Following up on its pledge to make Canada’s electricity grid net-zero emissions by 2035, the federal government is seeking input on a Clean Electricity Standard discussion paper to help ensure a transition that protects ratepayers and assures reliability
The Liberal government is pushing forward on one of its major 2021 election platform promises to get Canada’s electrical grid to net-zero by 2035, with the release this week of a discussion paper on a proposed Clean Electricity Standard and the simultaneous launch of consultations by the minister of environment and climate change, Steven Guilbeault, towards developing that standard.
Today, roughly 82 per cent of the electricity used in Canada comes from non-emitting sources (hydro, wind, solar, biomass, tidal and nuclear) according to government data. Getting to 100 per cent requires replacing the fossil-fuel burning sources of the remaining 18 per cent as well as adding enough additional non-emitting capacity to meet higher overall electricity demand.
Several provinces — Alberta, Saskatchewan, New Brunswick and Nova Scotia — are still burning coal. A further key challenge is that Canada’s electrical grids are highly fragmented, with very few interconnections. The Territory of Nunavut, meanwhile, still does not have a formal grid, with all 25 communities relying on local diesel generators.
“While Canada has one of the cleanest power grids in the world, we know that we can and should do more,” said Jonathan Wilkinson, minister of natural resources, in a press release. “By modernizing our electricity, we can lower emissions, create good, middle-class energy jobs, and ensure a healthy environment and a healthier economy for communities all across the country.”
Developing a Clean Electricity Standard will help to manage a phase-out of fossil-fuel emitting, electricity-generating assets in a way “that minimizes impacts on ratepayers, maintains reliability, and reduces emissions,” reads government materials.
Government consultation on the Clean Electricity Standard is targeted at understanding the challenges and opportunities in the affected provinces and territories with input from provincial and municipal governments, Indigenous groups, utilities, industry and the general public.
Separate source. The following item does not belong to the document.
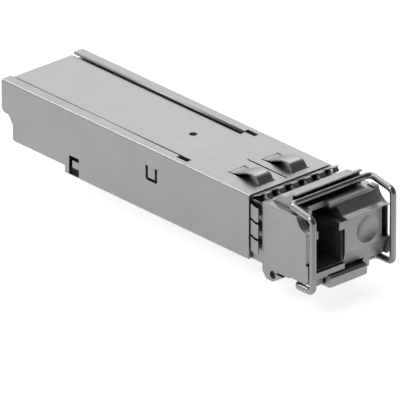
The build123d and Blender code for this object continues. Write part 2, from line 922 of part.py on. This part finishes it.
def contact_pads(z):
    pads = []
    for i in range(pads_per_side):
        y = (i - (pads_per_side - 1) / 2) * pad_pitch
        pads.append(block(board_rear + pad_inset, board_rear + pad_inset + pad_length,
                          y - pad_width / 2, y + pad_width / 2, z, z + pad_thickness))
    return Compound(children=pads)


save(contact_pads(board_top), "contact_pads_top")
save(contact_pads(board_z - pad_thickness), "contact_pads_bottom")


def leaded_chip(x, y, length, across, tall, leads, z):
    """Chip with leads on two sides; its feet stand on z."""
    body = Pos(x, y, z + chip_standoff + tall / 2) * Box(length, across, tall)
    body = chamfer(body.edges().filter_by(Plane.XY).group_by(Axis.Z)[-1], chip_edge)
    for i in range(leads):
        along = x + (i - (leads - 1) / 2) * length / leads
        body += block(along - lead_width / 2, along + lead_width / 2,
                      y - across / 2 - lead_reach, y + across / 2 + lead_reach,
                      z, z + lead_height)
    return body


def chip(x, y, size, leads):
    return leaded_chip(x, y, size, size, chip_height, leads, board_top)


save(chip(driver_x, driver_y, driver_size, driver_leads), "driver_chip")
save(chip(controller_x, controller_y, controller_size, controller_leads), "controller_chip")
memory = leaded_chip(memory_x, memory_y, memory_length, memory_width, memory_height,
                     memory_leads, 0)
save(Pos(0, 0, board_z - seat_gap) * mirror(memory, about=Plane.XY), "memory_chip")


def chip_capacitors():
    parts = []
    for column in range(capacitor_rows):
        for row in range(capacitor_rows):
            x = capacitor_x + column * capacitor_pitch_x + capacitor_stagger * (row % 2)
            y = capacitor_y + row * capacitor_pitch_y
            parts.append(block(x, x + capacitor_length, y, y + capacitor_width,
                               board_top, board_top + capacitor_height))
    for row in range(filter_rows):
        y = filter_y + row
        parts.append(block(filter_x, filter_x + capacitor_length, y, y + filter_width,
                           board_top, board_top + capacitor_height))
    return Compound(children=parts)


save(chip_capacitors(), "chip_capacitors")


# Latch lever, its pin and its return spring

def latch_lever():
    arm_top = arm_low + arm_thickness
    arm = side_profile([
        (arm_rear, arm_low), (arm_rear + boss_ramp, -boss_drop), (0, -boss_drop), (0, arm_low),
        (arm_bend_x, arm_low), (arm_knee_x, arm_knee_z), (pin_x, arm_knee_z),
        (pin_x, arm_root_z), (arm_knee_x, arm_root_z + lever_bevel / 6), (arm_slope_x, arm_top),
        (arm_rear, arm_top),
    ], -arm_half, arm_half)
    beside_boss = block(arm_rear - 1, seat_gap / 2, boss_width / 2, width, -1, arm_low)
    arm -= mirrored(beside_boss)
    web = side_profile([
        (pin_x, pin_z - pin_radius), (lever_pocket_rear, lever_web_low),
        (lever_pocket_rear, lever_front_top), (pin_x, arm_root_z),
    ], -lever_half, lever_half)
    heel = lever_pocket_rear - lever_heel
    front = side_profile([
        (heel, lever_low + lever_bevel), (heel + lever_heel, lever_low),
        (nose_front - lever_bevel, lever_low), (nose_front, lever_low + lever_bevel),
        (nose_front, lever_front_top - lever_bevel), (nose_front - lever_bevel, lever_front_top),
        (heel, lever_front_top),
    ], -lever_half, lever_half)
    knuckle = rod_y(pin_x, pin_z, knuckle_radius, -lever_half, lever_half)
    lever = arm + web + front + knuckle
    # pockets whose floors the bail's cams press down
    cam_side = lever_half - cam_thickness - bearing_side_gap / 2
    shoulder = bail_z - wire_radius - bail_bearing_clearance
    lever -= mirrored(block(lever_pocket_rear, lever_pocket_front, cam_side, lever_half + 1,
                            shoulder, height))
    lever -= rod_y(pin_x, pin_z, pin_radius + pin_clearance, -width, width)
    return lever - rod_y(spring_leg_x, pin_z, spring_wire + seat_gap,
                         lever_half - spring_hold - seat_gap, width)


save(latch_lever(), "latch_lever")
save(rod_y(pin_x, pin_z, pin_radius, pin_recess - half, half - pin_recess), "lever_pin")


def straight_rod(start, end, radius):
    along = Vector(*end) - Vector(*start)
    section = Plane(origin=start, z_dir=along) * RegularPolygon(radius, spring_sides)
    return extrude(section, along.length)


def return_spring():
    """Torsion spring on the pin: one leg in the lever, one under the neck."""
    near = lever_half + spring_side_gap
    far = near + spring_turns * spring_pitch
    steps = round(spring_turns * spring_facets)
    path = []
    for i in range(steps + 1):
        angle = 2 * pi * i / spring_facets
        path.append((pin_x + spring_radius * cos(angle), near + i * spring_pitch / spring_facets,
                     pin_z + spring_radius * sin(angle)))
    route = Polyline(*path)
    section = Plane(origin=route @ 0, z_dir=route % 0) * RegularPolygon(spring_wire, spring_sides)
    coil = sweep(section, path=route, transition=Transition.RIGHT)
    leg = spring_wire * spring_leg_share
    elbow = (spring_leg_x, near, pin_z)
    spring = coil + straight_rod(path[0], elbow, leg)
    spring += straight_rod((spring_leg_x, near + leg, pin_z),
                           (spring_leg_x, lever_half - spring_hold, pin_z), leg)
    return spring + straight_rod(path[-1], (neck_end + spring_hold, far,
                                            -spring_wire - spring_swing), leg)


save(return_spring(), "return_spring")


# Wire bail with a cam formed on each inner end

def bent_rod(points, bend, radius, across):
    """Wire through the points, each inner corner bent to the same radius.

    Its section is a polygon of wire_sides, which keeps the bends light; across is a
    direction at right angles to the first straight."""
    section = RegularPolygon(radius, wire_sides)
    start = Vector(*points[0])
    pieces = []
    for i in range(1, len(points)):
        corner = Vector(*points[i])
        into = (corner - Vector(*points[i - 1])).normalized()
        if i == len(points) - 1:
            pieces.append(extrude(Plane(start, across, into) * section, (corner - start).length))
            break
        away = (Vector(*points[i + 1]) - corner).normalized()
        turn = radians(into.get_angle(away))
        entry = corner - into * (bend * tan(turn / 2))
        hub = Axis(corner + (away - into).normalized() * (bend / cos(turn / 2)), into.cross(away))
        pieces.append(extrude(Plane(start, across, into) * section, (entry - start).length))
        pieces.append(revolve(Plane(entry, across, into) * section, hub, degrees(turn)))
        across = across.rotate(Axis((0, 0, 0), hub.direction), degrees(turn))
        start = corner + away * (bend * tan(turn / 2))
    return pieces[0].fuse(*pieces[1:])


def bail():
    inner_end = lever_half - cam_thickness
    half_loop = [
        (bail_x, -inner_end, bail_z), (bail_x, -bail_half, bail_z), (leg_x, -bail_half, bail_z),
        (leg_x, -bail_half, arm_front_z), (crossbar_x, -bail_half, crossbar_z),
    ]
    path = half_loop + [(x, -y, z) for x, y, z in reversed(half_loop)]
    lobe = make_hull([
        *Circle(wire_radius).edges(),
        *(Pos(cam_reach - cam_tip_radius, 0) * Circle(cam_tip_radius)).edges(),
    ])
    plane = Plane(origin=(bail_x, lever_half - seat_gap, bail_z), x_dir=(1, 0, 0),
                  z_dir=(0, -1, 0))
    cam = extrude(plane * lobe, cam_thickness - 2 * seat_gap)
    loop = bent_rod(path, bend_radius, wire_radius, Vector(1, 0, 0))
    return loop + mirrored(cam)


save(bail(), "bail")
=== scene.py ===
import bpy
import json
import math
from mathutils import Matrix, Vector


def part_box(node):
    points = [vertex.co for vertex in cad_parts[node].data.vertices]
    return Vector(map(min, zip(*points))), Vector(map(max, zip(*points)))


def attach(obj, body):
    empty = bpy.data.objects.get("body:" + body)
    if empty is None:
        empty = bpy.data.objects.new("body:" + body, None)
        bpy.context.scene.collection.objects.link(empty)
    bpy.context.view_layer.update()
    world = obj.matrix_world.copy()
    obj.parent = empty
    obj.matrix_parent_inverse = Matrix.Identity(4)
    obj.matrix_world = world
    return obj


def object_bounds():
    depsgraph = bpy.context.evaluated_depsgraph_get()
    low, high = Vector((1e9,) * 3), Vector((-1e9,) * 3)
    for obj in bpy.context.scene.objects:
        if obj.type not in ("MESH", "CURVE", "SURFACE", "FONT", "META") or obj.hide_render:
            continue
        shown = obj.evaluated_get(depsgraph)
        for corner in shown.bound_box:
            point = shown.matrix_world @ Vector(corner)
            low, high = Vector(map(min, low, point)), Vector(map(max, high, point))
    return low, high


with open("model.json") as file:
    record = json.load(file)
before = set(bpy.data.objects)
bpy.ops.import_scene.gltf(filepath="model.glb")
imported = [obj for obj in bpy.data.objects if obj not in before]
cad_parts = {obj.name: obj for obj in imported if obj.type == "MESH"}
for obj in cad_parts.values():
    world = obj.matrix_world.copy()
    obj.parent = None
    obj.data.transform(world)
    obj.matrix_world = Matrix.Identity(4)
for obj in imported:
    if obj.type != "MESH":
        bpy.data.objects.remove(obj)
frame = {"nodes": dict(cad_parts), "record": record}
cad_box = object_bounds()
mm = 0.001


# Camera and lamps are placed by an azimuth and an elevation in degrees
def direction(azimuth, elevation):
    """Unit vector from the part; azimuth 0 is its near side and 90 its port end."""
    a, e = math.radians(azimuth), math.radians(elevation)
    return Vector((math.sin(a) * math.cos(e), -math.cos(a) * math.cos(e), math.sin(e)))


def aimed(name, data, target, way, distance):
    """Adds a camera or lamp at a distance from a target, looking back at it."""
    thing = bpy.data.objects.new(name, data)
    thing.location = target + way * distance
    thing.rotation_mode = "QUATERNION"
    thing.rotation_quaternion = (-way).to_track_quat("-Z", "Y")
    bpy.context.collection.objects.link(thing)
    return thing


# Camera: a very long lens, so the view is almost parallel
view_azimuth, view_elevation = 48.07, 25.13
view_target = Vector((-2.92 * mm, -11.96 * mm, 8.52 * mm))
view_distance = 2267.5 * mm
lens, sensor = 1700.0, 36.0
clip_near, clip_far = 0.1, 20.0
camera = bpy.data.cameras.new("camera")
camera.lens, camera.sensor_width = lens, sensor
camera.clip_start, camera.clip_end = clip_near, clip_far
scene = bpy.context.scene
scene.camera = aimed("camera", camera, view_target, direction(view_azimuth, view_elevation),
                     view_distance)
scene.view_settings.view_transform = "Standard"


# Shared parts of the materials
noise_low, noise_high = 0.3, 0.7
bump_strength = 0.4


def tree(name):
    material = bpy.data.materials.new(name)
    material.use_nodes = True
    nodes, links = material.node_tree.nodes, material.node_tree.links
    return material, nodes, links, nodes["Principled BSDF"]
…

The comments will be critical input to the just-released discussion paper, which sets out a series of 22 questions on topics ranging from Clean Electricity Standard affordability to customers to whether interim targets should be set before 2035. Feedback must be received by April 15, 2022.
“The transition to a net-zero electricity supply by 2035 will be transformational. The effort will involve multiple measures and jurisdictions working together to achieve a clean, reliable and affordable electricity system,” reads the paper.
In 2019, Canada’s electricity sector was the country’s fourth-largest source of greenhouse gas (GHG) emissions at 8.4 per cent. Oil and gas (26 per cent), transportation (25 per cent) and buildings (13 per cent) are the three leading sectors. To date, only Alberta and Nunavut have not committed to a targeted reduction in GHG emissions.
The former province is the highest GHG emitting jurisdiction for the energy sector in Canada, followed by Saskatchewan.
“Achieving a net-zero electricity system throughout Canada represents a large economic, technical, and societal challenge,” reads the paper. “Throughout the transition to an electricity supply that is both net-zero emitting and substantially increased, provinces and territories will determine the measures needed to ensure reliable, affordable electricity within their own jurisdiction.”
Managing off-grid communities
All three of Canada’s territories and off-grid, diesel-powered communities in nearly every province are being given special attention by the government in the consultations for the Clean Electricity Standard.
“The Government of Canada will continue to work closely with provinces and territories as they address these complex challenges, and will support the development of interties to bring clean energy to where it is needed,” reads the paper. “Support for smart grids, interties, and new ways of managing power (such as distributed generation and energy storage) will be helpful in the context of these challenges.”
In addition to transitioning these communities off sources of GHG-emitting energy generation, there is also an acute problem of energy reliability.
Both of these issues, as well as the establishing and execution of a Clean Electricity Standard, will be funded, in part, by the Canada Infrastructure Bank’s $10-billion growth plan that specifically allocates $2.5 billion “for clean power projects (including renewable generation and storage) and electricity transmission between provinces, territories, and regions (including to northern and Indigenous communities).”